Asian giants as key partners
Updated: 2013-05-18 07:56
By Mukul Sanwal (China Daily)
China and India should build cooperation around their shared interests in global governance reform in the 'Asian century'
The significance of China-India relations is strategic and its impact global because both are large developing countries and emerging markets, Premier Li Keqiang told visiting Indian External Affairs Minister Salman Khurshid in Beijing on May 10. On his return to New Delhi, Khurshid said: "India and China have to collaborate for the Asian century."
Giving shape to this vision should be on top of the agenda of the high-level dialogue between China and India during Li's two-day visit to India starting from May 19.
The re-emergence of China and India is a response to globalization. It is based on the strength of their economy, not on the size of their militaries. According to an objective analysis of long-term economic trends by the Organization for Economic Cooperation and Development, Asia will be the world's economic powerhouse around 2030 just as it was before 1800.
OECD member states now account for two-thirds of the global output, while China and India account for one-fourth. But by 2060, the two countries will account for a little less than half the global GDP with OECD states' share shrinking to one-fourth. China is expected to overtake the United States to become the world's largest economy around 2020 and India's GDP could exceed that of the US by 2060.
By 2060, the demand for food, water and energy in developing countries is expected to double. Hence, reshaping the world order that until now has served the resources and security needs of 20 percent of the global population into one that will benefit all of humanity will require a common definition of the collective future of countries.
It is thus imperative that India and China reconstruct international relations theory, because the focus of realists and idealists both is on material force and material benefit whereas what is needed is a global vision of sharing natural resources and technology.
A shared vision of prosperity for the 4 billion people who have yet to benefit from globalization will provide the legal basis for reshaping the world order.
The multilateral system is now divided into three related but distinct spheres. The UN, given its stress on political and human rights, has kept out redistribution from its agenda.
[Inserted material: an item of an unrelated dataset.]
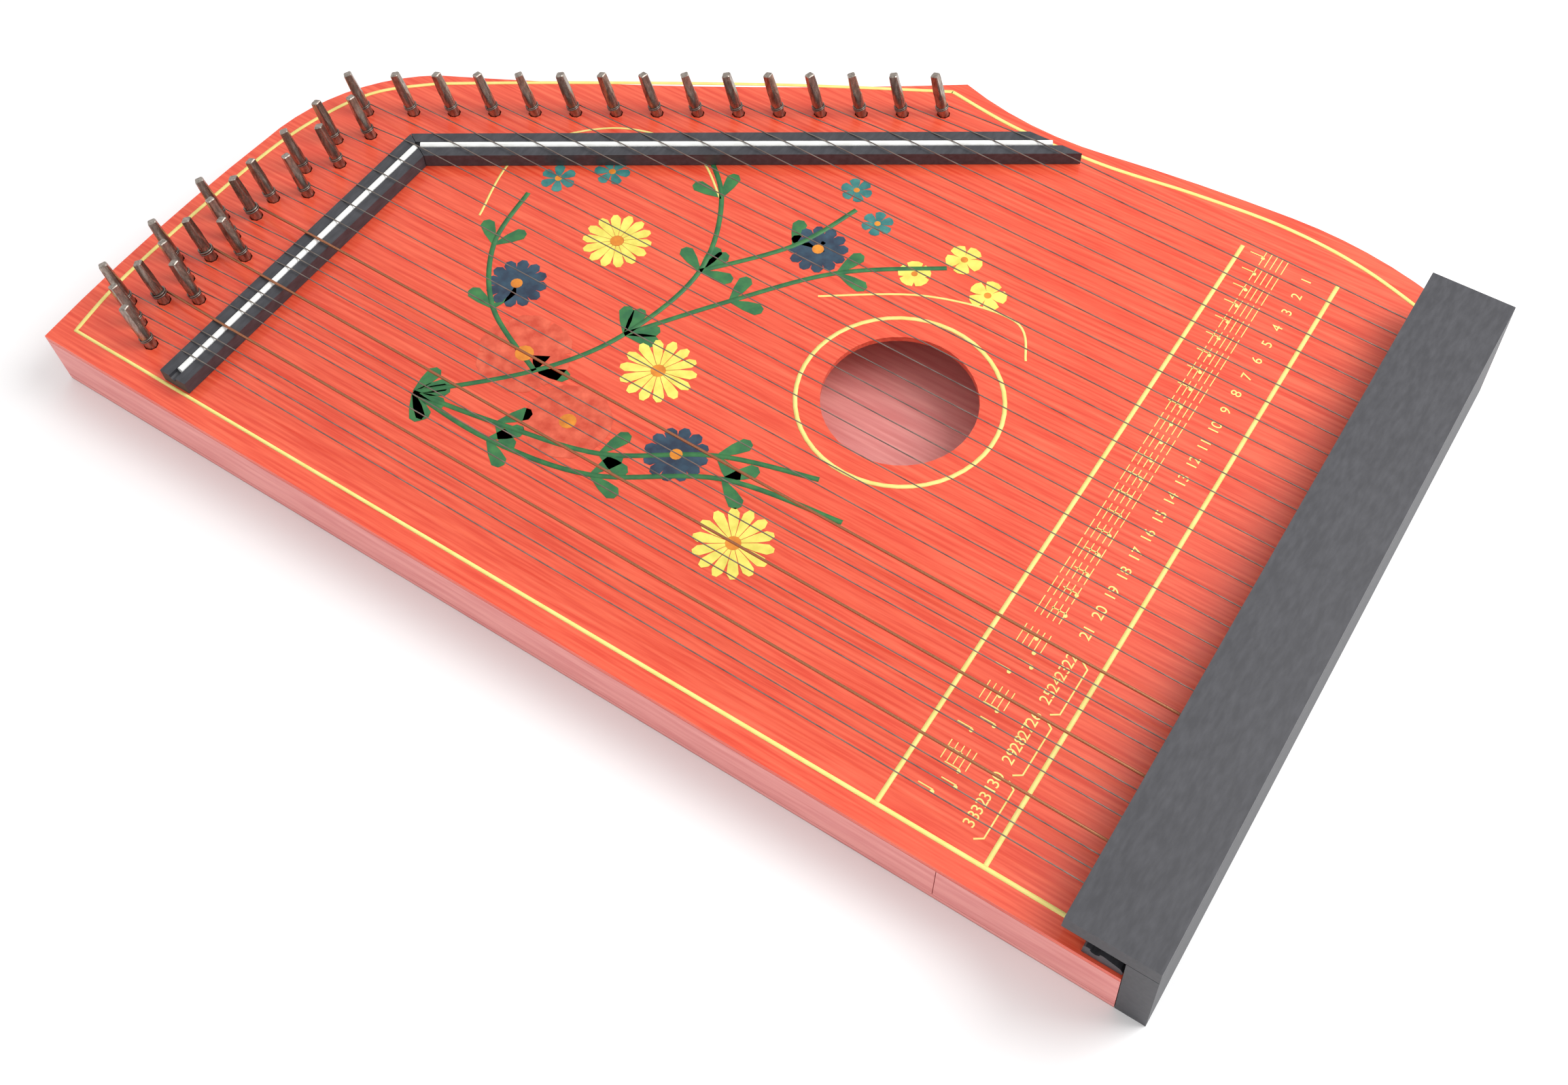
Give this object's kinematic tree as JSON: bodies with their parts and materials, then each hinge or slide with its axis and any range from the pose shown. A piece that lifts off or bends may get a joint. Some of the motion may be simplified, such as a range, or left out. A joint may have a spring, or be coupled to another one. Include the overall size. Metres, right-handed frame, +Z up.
{
  "type": "chord zither",
  "caption": "flat hollow string instrument with an L-shaped bridge, melody strings beside chord groups, turning tuning pins and a hand rest over the string ends",
  "frame": {"origin": "middle of the bounding box, on the flat underside that rests on the table", "axes": "+X along the strings towards the tail and its cover, +Y from the player's edge to the far edge, +Z up out of the soundboard"},
  "size_m": [0.5156, 0.3358, 0.0512],
  "materials": {
    "red_lacquer": "translucent gloss lacquer over straight grain",
    "salmon_paint": "pale pink stain, satin",
    "bare_wood": "bare spruce, matt",
    "black_paint": "black satin paint",
    "white_rod": "polished",
    "nickel_steel": "dulled nickel plating",
    "string_steel": "plain drawn wire",
    "copper_winding": "copper-coloured wire"
  },
  "bodies": {
    "body": {"back_brace_left": "bare_wood", "back_brace_right": "bare_wood", "back_panel": "salmon_paint", "bridge_diagonal": "black_paint", "bridge_left": "black_paint", "bridge_rod_diagonal": "white_rod", "bridge_rod_left": "white_rod", "chord_strings_1": "copper_winding", "chord_strings_2": "copper_winding", "chord_strings_3": "copper_winding", "cover_board": "black_paint", "diagonal_pin_block": "salmon_paint", "front_rib": "salmon_paint", "hitch_block": "salmon_paint", "left_pin_block": "salmon_paint", "melody_strings": "string_steel", "shoulder_rib": "salmon_paint", "soundboard": "red_lacquer", "soundboard_brace_left": "bare_wood", "soundboard_brace_right": "bare_wood", "tail_block": "black_paint", "tail_rail": "black_paint", "tail_rod": "white_rod"},
    "pin_01": {"tuning_pin_01": "nickel_steel"},
    "pin_02": {"tuning_pin_02": "nickel_steel"},
    "pin_03": {"tuning_pin_03": "nickel_steel"},
    "pin_04": {"tuning_pin_04": "nickel_steel"},
    "pin_05": {"tuning_pin_05": "nickel_steel"},
    "pin_06": {"tuning_pin_06": "nickel_steel"},
    "pin_07": {"tuning_pin_07": "nickel_steel"},
    "pin_08": {"tuning_pin_08": "nickel_steel"},
    "pin_09": {"tuning_pin_09": "nickel_steel"},
    "pin_10": {"tuning_pin_10": "nickel_steel"},
    "pin_11": {"tuning_pin_11": "nickel_steel"},
    "pin_12": {"tuning_pin_12": "nickel_steel"},
    "pin_13": {"tuning_pin_13": "nickel_steel"},
    "pin_14": {"tuning_pin_14": "nickel_steel"},
    "pin_15": {"tuning_pin_15": "nickel_steel"},
    "pin_16": {"tuning_pin_16": "nickel_steel"},
    "pin_17": {"tuning_pin_17": "nickel_steel"},
    "pin_18": {"tuning_pin_18": "nickel_steel"},
    "pin_19": {"tuning_pin_19": "nickel_steel"},
    "pin_20": {"tuning_pin_20": "nickel_steel"},
    "pin_21": {"tuning_pin_21": "nickel_steel"},
    "pin_22": {"tuning_pin_22": "nickel_steel"},
    "pin_23": {"tuning_pin_23": "nickel_steel"},
    "pin_24": {"tuning_pin_24": "nickel_steel"},
    "pin_25": {"tuning_pin_25": "nickel_steel"},
    "pin_26": {"tuning_pin_26": "nickel_steel"},
    "pin_27": {"tuning_pin_27": "nickel_steel"},
    "pin_28": {"tuning_pin_28": "nickel_steel"},
    "pin_29": {"tuning_pin_29": "nickel_steel"},
    "pin_30": {"tuning_pin_30": "nickel_steel"},
    "pin_31": {"tuning_pin_31": "nickel_steel"},
    "pin_32": {"tuning_pin_32": "nickel_steel"},
    "pin_33": {"tuning_pin_33": "nickel_steel"}
  },
  "joints": [
    {"name": "pin_01_turn", "type": "hinge", "parent": "body", "child": "pin_01", "pos_m": [-0.00262, 0.14319, 0.0284], "axis": [-0.2756, 0, 0.9613], "range_deg": [-720, 90]},
    {"name": "pin_02_turn", "type": "hinge", "parent": "body", "child": "pin_02", "pos_m": [-0.01848, 0.13339, 0.0284], "axis": [-0.2756, 0, 0.9613], "range_deg": [-720, 90]},
    {"name": "pin_03_turn", "type": "hinge", "parent": "body", "child": "pin_03", "pos_m": [-0.03434, 0.12359, 0.0284], "axis": [-0.2756, 0, 0.9613], "range_deg": [-720, 90]},
    {"name": "pin_04_turn", "type": "hinge", "parent": "body", "child": "pin_04", "pos_m": [-0.0502, 0.11379, 0.0284], "axis": [-0.2756, 0, 0.9613], "range_deg": [-720, 90]},
    {"name": "pin_05_turn", "type": "hinge", "parent": "body", "child": "pin_05", "pos_m": [-0.06606, 0.10399, 0.0284], "axis": [-0.2756, 0, 0.9613], "range_deg": [-720, 90]},
    {"name": "pin_06_turn", "type": "hinge", "parent": "body", "child": "pin_06", "pos_m": [-0.08192, 0.09419, 0.0284], "axis": [-0.2756, 0, 0.9613], "range_deg": [-720, 90]},
    {"name": "pin_07_turn", "type": "hinge", "parent": "body", "child": "pin_07", "pos_m": [-0.09778, 0.08439, 0.0284], "axis": [-0.2756, 0, 0.9613], "range_deg": [-720, 90]},
    {"name": "pin_08_turn", "type": "hinge", "parent": "body", "child": "pin_08", "pos_m": [-0.11364, 0.07459, 0.0284], "axis": [-0.2756, 0, 0.9613], "range_deg": [-720, 90]},
    {"name": "pin_09_turn", "type": "hinge", "parent": "body", "child": "pin_09", "pos_m": [-0.1295, 0.06479, 0.0284], "axis": [-0.2756, 0, 0.9613], "range_deg": [-720, 90]},
    {"name": "pin_10_turn", "type": "hinge", "parent": "body", "child": "pin_10", "pos_m": [-0.14536, 0.05499, 0.0284], "axis": [-0.2756, 0, 0.9613], "range_deg": [-720, 90]},
    {"name": "pin_11_turn", "type": "hinge", "parent": "body", "child": "pin_11", "pos_m": [-0.16122, 0.04519, 0.0284], "axis": [-0.2756, 0, 0.9613], "range_deg": [-720, 90]},
    {"name": "pin_12_turn", "type": "hinge", "parent": "body", "child": "pin_12", "pos_m": [-0.17708, 0.03539, 0.0284], "axis": [-0.2756, 0, 0.9613], "range_deg": [-720, 90]},
    {"name": "pin_13_turn", "type": "hinge", "parent": "body", "child": "pin_13", "pos_m": [-0.19294, 0.02559, 0.0284], "axis": [-0.2756, 0, 0.9613], "range_deg": [-720, 90]},
    {"name": "pin_14_turn", "type": "hinge", "parent": "body", "child": "pin_14", "pos_m": [-0.2088, 0.01579, 0.0284], "axis": [-0.2756, 0, 0.9613], "range_deg": [-720, 90]},
    {"name": "pin_15_turn", "type": "hinge", "parent": "body", "child": "pin_15", "pos_m": [-0.227, 0.00459, 0.0284], "axis": [-0.2756, 0, 0.9613], "range_deg": [-720, 90]},
    {"name": "pin_16_turn", "type": "hinge", "parent": "body", "child": "pin_16", "pos_m": [-0.216, -0.00596, 0.0284], "axis": [-0.2756, 0, 0.9613], "range_deg": [-720, 90]},
    {"name": "pin_17_turn", "type": "hinge", "parent": "body", "child": "pin_17", "pos_m": [-0.227, -0.01651, 0.0284], "axis": [-0.2756, 0, 0.9613], "range_deg": [-720, 90]},
    {"name": "pin_18_turn", "type": "hinge", "parent": "body", "child": "pin_18", "pos_m": [-0.216, -0.02706, 0.0284], "axis": [-0.2756, 0, 0.9613], "range_deg": [-720, 90]},
    {"name": "pin_19_turn", "type": "hinge", "parent": "body", "child": "pin_19", "pos_m": [-0.227, -0.03761, 0.0284], "axis": [-0.2756, 0, 0.9613], "range_deg": [-720, 90]},
    {"name": "pin_20_turn", "type": "hinge", "parent": "body", "child": "pin_20", "pos_m": [-0.216, -0.04816, 0.0284], "axis": [-0.2756, 0, 0.9613], "range_deg": [-720, 90]},
    {"name": "pin_21_turn", "type": "hinge", "parent": "body", "child": "pin_21", "pos_m": [-0.227, -0.05871, 0.0284], "axis": [-0.2756, 0, 0.9613], "range_deg": [-720, 90]},
    {"name": "pin_22_turn", "type": "hinge", "parent": "body", "child": "pin_22", "pos_m": [-0.2264, -0.07031, 0.0284], "axis": [-0.2756, 0, 0.9613], "range_deg": [-720, 90]},
    {"name": "pin_23_turn", "type": "hinge", "parent": "body", "child": "pin_23", "pos_m": [-0.238, -0.07891, 0.0284], "axis": [-0.2756, 0, 0.9613], "range_deg": [-720, 90]},
    {"name": "pin_24_turn", "type": "hinge", "parent": "body", "child": "pin_24", "pos_m": [-0.22595, -0.08476, 0.0284], "axis": [-0.2756, 0, 0.9613], "range_deg": [-720, 90]},
    {"name": "pin_25_turn", "type": "hinge", "parent": "body", "child": "pin_25", "pos_m": [-0.2139, -0.09061, 0.0284], "axis": [-0.2756, 0, 0.9613], "range_deg": [-720, 90]},
    {"name": "pin_26_turn", "type": "hinge", "parent": "body", "child": "pin_26", "pos_m": [-0.2264, -0.09861, 0.0284], "axis": [-0.2756, 0, 0.9613], "range_deg": [-720, 90]},
    {"name": "pin_27_turn", "type": "hinge", "parent": "body", "child": "pin_27", "pos_m": [-0.238, -0.10721, 0.0284], "axis": [-0.2756, 0, 0.9613], "range_deg": [-720, 90]},
    {"name": "pin_28_turn", "type": "hinge", "parent": "body", "child": "pin_28", "pos_m": [-0.22595, -0.11306, 0.0284], "axis": [-0.2756, 0, 0.9613], "range_deg": [-720, 90]},
    {"name": "pin_29_turn", "type": "hinge", "parent": "body", "child": "pin_29", "pos_m": [-0.2139, -0.11891, 0.0284], "axis": [-0.2756, 0, 0.9613], "range_deg": [-720, 90]},
    {"name": "pin_30_turn", "type": "hinge", "parent": "body", "child": "pin_30", "pos_m": [-0.2264, -0.12691, 0.0284], "axis": [-0.2756, 0, 0.9613], "range_deg": [-720, 90]},
    {"name": "pin_31_turn", "type": "hinge", "parent": "body", "child": "pin_31", "pos_m": [-0.238, -0.13551, 0.0284], "axis": [-0.2756, 0, 0.9613], "range_deg": [-720, 90]},
    {"name": "pin_32_turn", "type": "hinge", "parent": "body", "child": "pin_32", "pos_m": [-0.22595, -0.14136, 0.0284], "axis": [-0.2756, 0, 0.9613], "range_deg": [-720, 90]},
    {"name": "pin_33_turn", "type": "hinge", "parent": "body", "child": "pin_33", "pos_m": [-0.2139, -0.14721, 0.0284], "axis": [-0.2756, 0, 0.9613], "range_deg": [-720, 90]}
  ]
}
Economic and social issues have been relegated to the Bretton Woods Institutions with governance based on "one dollar, one vote" rather than "one country, one vote". This compartmentalized arrangement is not able to respond to tradeoffs between economic growth and the Earth's ecological limits.
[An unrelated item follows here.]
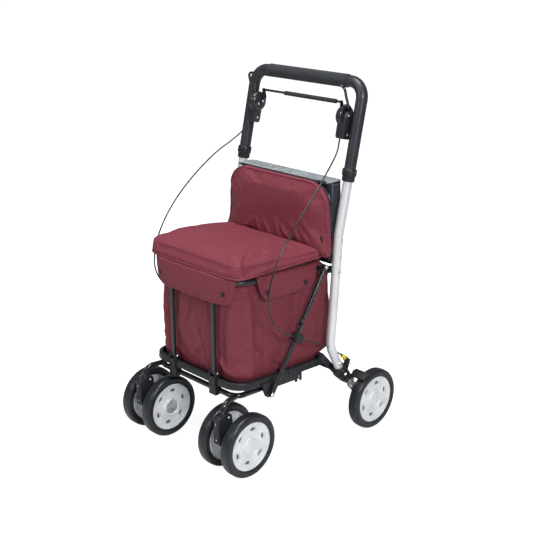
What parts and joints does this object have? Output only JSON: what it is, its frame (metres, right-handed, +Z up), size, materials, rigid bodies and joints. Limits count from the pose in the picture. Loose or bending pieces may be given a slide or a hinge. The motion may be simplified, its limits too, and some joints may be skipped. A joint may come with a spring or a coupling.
{
  "type": "shopping rollator",
  "caption": "Folding shopping rollator with padded seat lid over a fabric bag, backrest pocket, sliding push handle with bail brake, twin-wheel swivel casters and fixed rear wheels.",
  "frame": {"origin": "on the floor, midway between the left and right sides and between the foremost and rearmost points", "axes": "+Z up; -Y is the front, where the casters are, and the user walks behind at +Y; +X is the user's left"},
  "size_m": [0.476, 0.5216, 0.8493],
  "materials": {
    "satin_aluminium": "satin anodised tube",
    "black_powder_coat": "semi-gloss powder coat",
    "black_plastic": "moulded nylon, fine texture",
    "grip_foam": "matte foam",
    "zinc_steel": "zinc plated",
    "tyre_rubber": "smooth rubber",
    "silver_plastic": "silver-painted plastic",
    "burgundy_fabric": "woven coated cloth",
    "grey_fabric": "woven cloth",
    "silver_fabric": "coated reflective cloth",
    "yellow_plastic": "moulded plastic"
  },
  "bodies": {
    "frame": {"upright_left": "satin_aluminium", "rear_bracket_left": "black_plastic", "rear_axle_left": "zinc_steel", "seat_hinge_left": "black_powder_coat", "cable_adjuster_left": "yellow_plastic", "brake_cable_left": "black_plastic", "upright_right": "satin_aluminium", "rear_bracket_right": "black_plastic", "rear_axle_right": "zinc_steel", "seat_hinge_right": "black_powder_coat", "cable_adjuster_right": "yellow_plastic", "brake_cable_right": "black_plastic", "rear_cross_bar": "black_powder_coat", "backrest_frame": "black_powder_coat", "backrest_cushion": "burgundy_fabric", "rear_pocket": "grey_fabric"},
    "pocket_lid": {"pocket_lid": "silver_fabric"},
    "handle": {"handle_tube": "black_powder_coat", "hand_grip": "grip_foam", "height_collar_left": "black_plastic", "brake_housing_left": "black_plastic", "height_collar_right": "black_plastic", "brake_housing_right": "black_plastic"},
    "button_left": {"height_button_left": "black_plastic"},
    "button_right": {"height_button_right": "black_plastic"},
    "brake_bail": {"brake_bail": "black_powder_coat"},
    "parking_bar": {"parking_bar": "black_powder_coat", "parking_sleeve": "grip_foam"},
    "seat_ring": {"seat_frame": "black_powder_coat", "bag": "burgundy_fabric"},
    "seat_lid": {"seat_cushion": "burgundy_fabric", "seat_board": "black_plastic"},
    "base": {"tray_rim": "black_plastic", "tray_floor": "black_plastic", "base_tube": "black_powder_coat"},
    "struts": {"front_strut_left": "black_powder_coat", "front_strut_right": "black_powder_coat"},
    "stay_upper": {"stay_upper_left": "black_powder_coat", "stay_upper_right": "black_powder_coat"},
    "stay_lower": {"stay_lower_left": "black_powder_coat", "stay_lower_right": "black_powder_coat", "stay_clip_left": "black_plastic", "stay_clip_right": "black_plastic"},
    "brake_arms": {"brake_arm_left": "black_powder_coat", "brake_arm_right": "black_powder_coat"},
    "caster_left": {"caster_fork_left": "black_plastic"},
    "rear_wheel_left": {"tyre_rear_left": "tyre_rubber", "disc_rear_left": "silver_plastic"},
    "front_wheel_left_outer": {"tyre_front_left_outer": "tyre_rubber", "disc_front_left_outer": "silver_plastic"},
    "front_wheel_left_inner": {"tyre_front_left_inner": "tyre_rubber", "disc_front_left_inner": "silver_plastic"},
    "caster_right": {"caster_fork_right": "black_plastic"},
    "rear_wheel_right": {"tyre_rear_right": "tyre_rubber", "disc_rear_right": "silver_plastic"},
    "front_wheel_right_outer": {"tyre_front_right_outer": "tyre_rubber", "disc_front_right_outer": "silver_plastic"},
    "front_wheel_right_inner": {"tyre_front_right_inner": "tyre_rubber", "disc_front_right_inner": "silver_plastic"}
  },
  "joints": [
    {"name": "handle_height", "type": "slide", "parent": "frame", "child": "handle", "axis": [0, 0.2284, 0.9736], "range_m": [0, 0.1], "deforming": ["brake_cable_left", "brake_cable_right"]},
    {"name": "button_press_left", "type": "slide", "parent": "handle", "child": "button_left", "axis": [1, 0, 0], "range_m": [-0.0015, 0], "stiffness_N_per_m": 400, "springref_m": 0.002},
    {"name": "button_press_right", "type": "slide", "parent": "handle", "child": "button_right", "axis": [-1, 0, 0], "range_m": [-0.0015, 0], "stiffness_N_per_m": 400, "springref_m": 0.002},
    {"name": "brake_squeeze", "type": "hinge", "parent": "handle", "child": "brake_bail", "pos_m": [0, 0.1624, 0.7809], "axis": [-1, 0, 0], "range_deg": [0, 20], "stiffness_Nm_per_rad": 0.4, "springref_deg": -17.19},
    {"name": "parking_brake", "type": "hinge", "parent": "handle", "child": "parking_bar", "pos_m": [0, 0.172, 0.77], "axis": [-1, 0, 0], "range_deg": [0, 30]},
    {"name": "brake_arm_swing", "type": "hinge", "parent": "frame", "child": "brake_arms", "pos_m": [0, 0.14, 0.112], "axis": [-1, 0, 0], "range_deg": [0, 4.4]},
    {"name": "pocket_lid_hinge", "type": "hinge", "parent": "frame", "child": "pocket_lid", "pos_m": [0, 0.15, 0.6125], "axis": [-1, 0, 0], "range_deg": [0, 90]},
    {"name": "base_fold", "type": "hinge", "parent": "frame", "child": "base", "pos_m": [0, 0.079, 0.199], "axis": [-1, 0, 0], "range_deg": [0, 65], "deforming": ["bag", "seat_cushion"]},
    {"name": "seat_fold", "type": "hinge", "parent": "frame", "child": "seat_ring", "pos_m": [0, 0.081, 0.413], "axis": [-1, 0, 0], "range_deg": [0, 65]},
    {"name": "strut_fold", "type": "hinge", "parent": "base", "child": "struts", "pos_m": [0, -0.187, 0.219], "axis": [-1, 0, 0], "range_deg": [-65, 0]},
    {"name": "stay_upper_fold", "type": "hinge", "parent": "frame", "child": "stay_upper", "pos_m": [0, 0.081, 0.424], "axis": [-1, 0, 0], "range_deg": [0, 96.17]},
    {"name": "stay_lower_fold", "type": "hinge", "parent": "stay_upper", "child": "stay_lower", "pos_m": [0, 0.00135, 0.3061], "axis": [-1, 0, 0], "range_deg": [-129.94, 0]},
    {"name": "seat_lift", "type": "hinge", "parent": "seat_ring", "child": "seat_lid", "pos_m": [0, 0.062, 0.478], "axis": [1, 0, 0], "range_deg": [-80, 0]},
    {"name": "caster_swivel_left", "type": "hinge", "parent": "base", "child": "caster_left", "pos_m": [0.138, -0.2248, 0.075], "axis": [0, 0, 1], "continuous": true},
    {"name": "front_spin_left_outer", "type": "hinge", "parent": "caster_left", "child": "front_wheel_left_outer", "pos_m": [0.1755, -0.1858, 0.075], "axis": [1, 0, 0], "continuous": true},
    {"name": "front_spin_left_inner", "type": "hinge", "parent": "caster_left", "child": "front_wheel_left_inner", "pos_m": [0.1005, -0.1858, 0.075], "axis": [1, 0, 0], "continuous": true},
    {"name": "rear_spin_left", "type": "hinge", "parent": "frame", "child": "rear_wheel_left", "pos_m": [0.224, 0.1858, 0.075], "axis": [1, 0, 0], "continuous": true},
    {"name": "caster_swivel_right", "type": "hinge", "parent": "base", "child": "caster_right", "pos_m": [-0.138, -0.2248, 0.075], "axis": [0, 0, 1], "continuous": true},
    {"name": "front_spin_right_outer", "type": "hinge", "parent": "caster_right", "child": "front_wheel_right_outer", "pos_m": [-0.1755, -0.1858, 0.075], "axis": [1, 0, 0], "continuous": true},
    {"name": "front_spin_right_inner", "type": "hinge", "parent": "caster_right", "child": "front_wheel_right_inner", "pos_m": [-0.1005, -0.1858, 0.075], "axis": [1, 0, 0], "continuous": true},
    {"name": "rear_spin_right", "type": "hinge", "parent": "frame", "child": "rear_wheel_right", "pos_m": [-0.224, 0.1858, 0.075], "axis": [1, 0, 0], "continuous": true}
  ],
  "couplings": [
    {"joint": "brake_arm_swing", "follows": "brake_squeeze", "ratio": 0.22},
    {"joint": "seat_fold", "follows": "base_fold", "ratio": 1},
    {"joint": "strut_fold", "follows": "base_fold", "ratio": -1},
    {"joint": "stay_upper_fold", "follows": "base_fold", "ratio": 1.4796},
    {"joint": "stay_lower_fold", "follows": "base_fold", "ratio": -1.999}
  ]
}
The shift, therefore, will be more than just a continuation of the current system, because it will require new global rules based on the market as well as social considerations. Creating markets for economic growth and then creating new markets to clean up the environmental mess left behind by that growth are the causes of the global ecological crisis. Climate change is an example of market failure. Besides, free market ideology or "Washington Consensus" has also come under question after the global financial crisis.
In a multipolar world, sitting on the high table has lost its relevance. In the UN Security Council, the focus is shifting to preventive diplomacy and mediation - promoting peace rather than managing conflicts. In just five years, the BRICS grouping has moved beyond dialogue to cooperative mechanisms. It has challenged the 60-year hegemony of the undemocratic Bretton Woods Institutions by agreeing to set up a new development bank.
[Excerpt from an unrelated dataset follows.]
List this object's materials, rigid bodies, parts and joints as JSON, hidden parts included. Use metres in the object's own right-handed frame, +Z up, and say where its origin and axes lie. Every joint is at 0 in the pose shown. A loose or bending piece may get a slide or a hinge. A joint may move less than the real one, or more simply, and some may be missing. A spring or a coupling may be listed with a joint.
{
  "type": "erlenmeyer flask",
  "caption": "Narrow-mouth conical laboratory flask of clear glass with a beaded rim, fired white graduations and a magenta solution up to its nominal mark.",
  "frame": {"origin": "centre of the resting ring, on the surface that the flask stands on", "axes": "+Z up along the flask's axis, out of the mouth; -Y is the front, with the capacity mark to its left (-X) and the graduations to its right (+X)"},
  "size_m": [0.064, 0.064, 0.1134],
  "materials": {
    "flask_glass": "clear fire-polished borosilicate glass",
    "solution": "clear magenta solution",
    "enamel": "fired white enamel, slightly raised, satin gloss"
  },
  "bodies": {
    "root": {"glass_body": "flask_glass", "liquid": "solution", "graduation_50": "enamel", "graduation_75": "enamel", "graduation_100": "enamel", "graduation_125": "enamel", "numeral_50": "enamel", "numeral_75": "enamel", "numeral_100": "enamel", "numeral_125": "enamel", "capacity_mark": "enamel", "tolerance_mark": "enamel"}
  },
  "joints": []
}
The fifth BRICS Summit in Durban in March was important because, among other things, it made developing countries realize that they need not look to the West for economic guidance and can evolve their own state-driven sustainable development models.
The deliberations on the post-2015 United Nations provide the opportunity to shape the global agenda on how to improve living standards across the world without harming the environment.
First, the focus of economic development should be on people's well-being, or at least on adequate consumption rather than on production. And human welfare should not be measured only in terms of economic activity; it should include the ecosystem.
Second, it must be recognized that environmental, technological and societal transformations are interlinked and cannot be considered in isolation. The current scientific consensus on how to meet the challenge of global change focuses on societal dynamics as both the root of the environmental problems and their potential solution. Technological innovation will thus play a key role in the expected change, requiring a review of the intellectual property rights regime that still ignores societal concerns.
Third, in this re-balancing, while the world will continue to rely on a global rule-based system, new challenges in areas such as cyberspace, outer space, energy, water and food will have to be approached differently. The shift will not be easy because the post-World War II global governance was designed by Western powers to serve their own interests.
China and India already share a good understanding on climate change, which offers them the added opportunity to work closely on environmentally friendly projects as India invests huge amounts to improve its infrastructure. Such joint efforts and the two countries' shared global vision will help them overcome the rulemaking deficit and competition inherent in their rise as economic giants.
The author is a former advisor to the United Nations Environment Programme.